◆ What is asked ◆
Your task is to repeat the listing exactly.

──────── Dataset excerpt

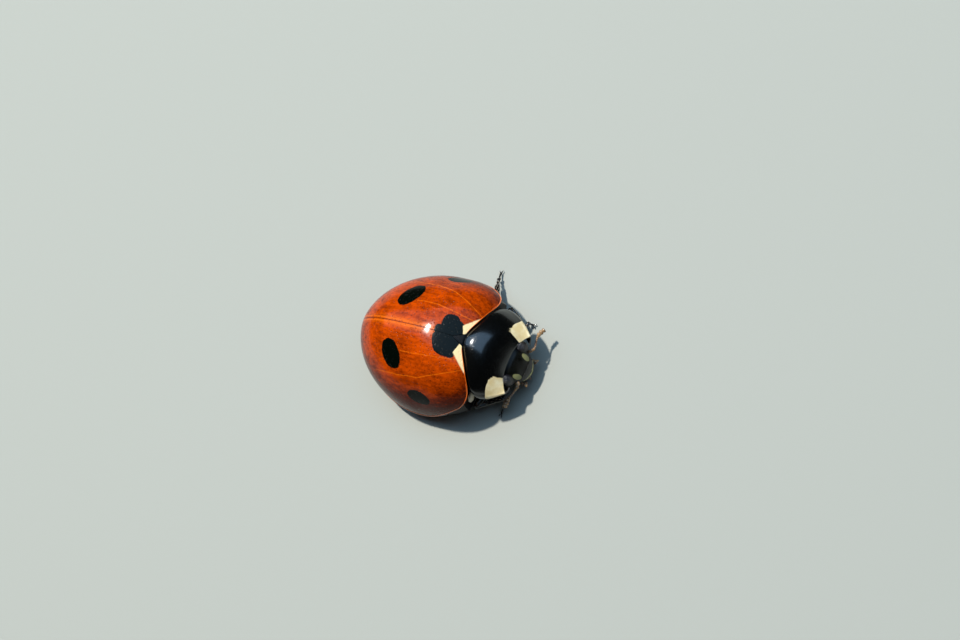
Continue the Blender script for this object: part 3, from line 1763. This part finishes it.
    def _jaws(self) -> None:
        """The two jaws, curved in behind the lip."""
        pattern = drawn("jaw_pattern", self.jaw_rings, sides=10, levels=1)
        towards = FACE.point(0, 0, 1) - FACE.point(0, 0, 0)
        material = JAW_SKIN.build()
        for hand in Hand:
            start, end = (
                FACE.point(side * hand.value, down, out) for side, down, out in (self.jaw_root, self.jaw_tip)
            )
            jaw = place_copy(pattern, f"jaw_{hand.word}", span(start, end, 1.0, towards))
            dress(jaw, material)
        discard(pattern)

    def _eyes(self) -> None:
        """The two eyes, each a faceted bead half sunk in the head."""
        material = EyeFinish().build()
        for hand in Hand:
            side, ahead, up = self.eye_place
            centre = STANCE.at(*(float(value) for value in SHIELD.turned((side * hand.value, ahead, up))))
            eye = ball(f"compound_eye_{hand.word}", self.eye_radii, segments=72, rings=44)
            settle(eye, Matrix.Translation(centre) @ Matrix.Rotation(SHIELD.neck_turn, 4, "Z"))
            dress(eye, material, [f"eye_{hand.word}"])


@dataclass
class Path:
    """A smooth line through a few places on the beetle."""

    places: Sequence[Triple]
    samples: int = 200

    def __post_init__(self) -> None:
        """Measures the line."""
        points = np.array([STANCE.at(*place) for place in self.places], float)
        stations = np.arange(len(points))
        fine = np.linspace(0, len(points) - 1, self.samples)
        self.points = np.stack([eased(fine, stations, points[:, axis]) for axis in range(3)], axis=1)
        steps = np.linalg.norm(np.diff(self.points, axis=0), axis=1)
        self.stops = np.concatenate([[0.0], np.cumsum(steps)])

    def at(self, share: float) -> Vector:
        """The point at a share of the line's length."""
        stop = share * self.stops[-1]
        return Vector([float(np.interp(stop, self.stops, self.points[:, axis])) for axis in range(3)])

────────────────

◆ Solution for this problem ◆
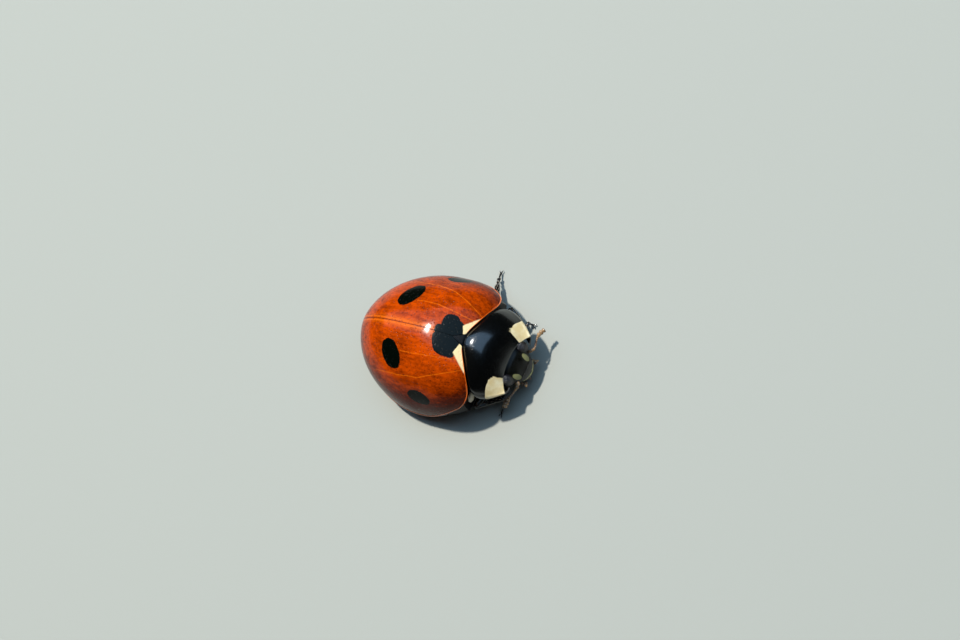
Continue the Blender script for this object: part 3, from line 1763. This part finishes it.
    def _jaws(self) -> None:
        """The two jaws, curved in behind the lip."""
        pattern = drawn("jaw_pattern", self.jaw_rings, sides=10, levels=1)
        towards = FACE.point(0, 0, 1) - FACE.point(0, 0, 0)
        material = JAW_SKIN.build()
        for hand in Hand:
            start, end = (
                FACE.point(side * hand.value, down, out) for side, down, out in (self.jaw_root, self.jaw_tip)
            )
            jaw = place_copy(pattern, f"jaw_{hand.word}", span(start, end, 1.0, towards))
            dress(jaw, material)
        discard(pattern)

    def _eyes(self) -> None:
        """The two eyes, each a faceted bead half sunk in the head."""
        material = EyeFinish().build()
        for hand in Hand:
            side, ahead, up = self.eye_place
            centre = STANCE.at(*(float(value) for value in SHIELD.turned((side * hand.value, ahead, up))))
            eye = ball(f"compound_eye_{hand.word}", self.eye_radii, segments=72, rings=44)
            settle(eye, Matrix.Translation(centre) @ Matrix.Rotation(SHIELD.neck_turn, 4, "Z"))
            dress(eye, material, [f"eye_{hand.word}"])


@dataclass
class Path:
    """A smooth line through a few places on the beetle."""

    places: Sequence[Triple]
    samples: int = 200

    def __post_init__(self) -> None:
        """Measures the line."""
        points = np.array([STANCE.at(*place) for place in self.places], float)
        stations = np.arange(len(points))
        fine = np.linspace(0, len(points) - 1, self.samples)
        self.points = np.stack([eased(fine, stations, points[:, axis]) for axis in range(3)], axis=1)
        steps = np.linalg.norm(np.diff(self.points, axis=0), axis=1)
        self.stops = np.concatenate([[0.0], np.cumsum(steps)])

    def at(self, share: float) -> Vector:
        """The point at a share of the line's length."""
        stop = share * self.stops[-1]
        return Vector([float(np.interp(stop, self.stops, self.points[:, axis])) for axis in range(3)])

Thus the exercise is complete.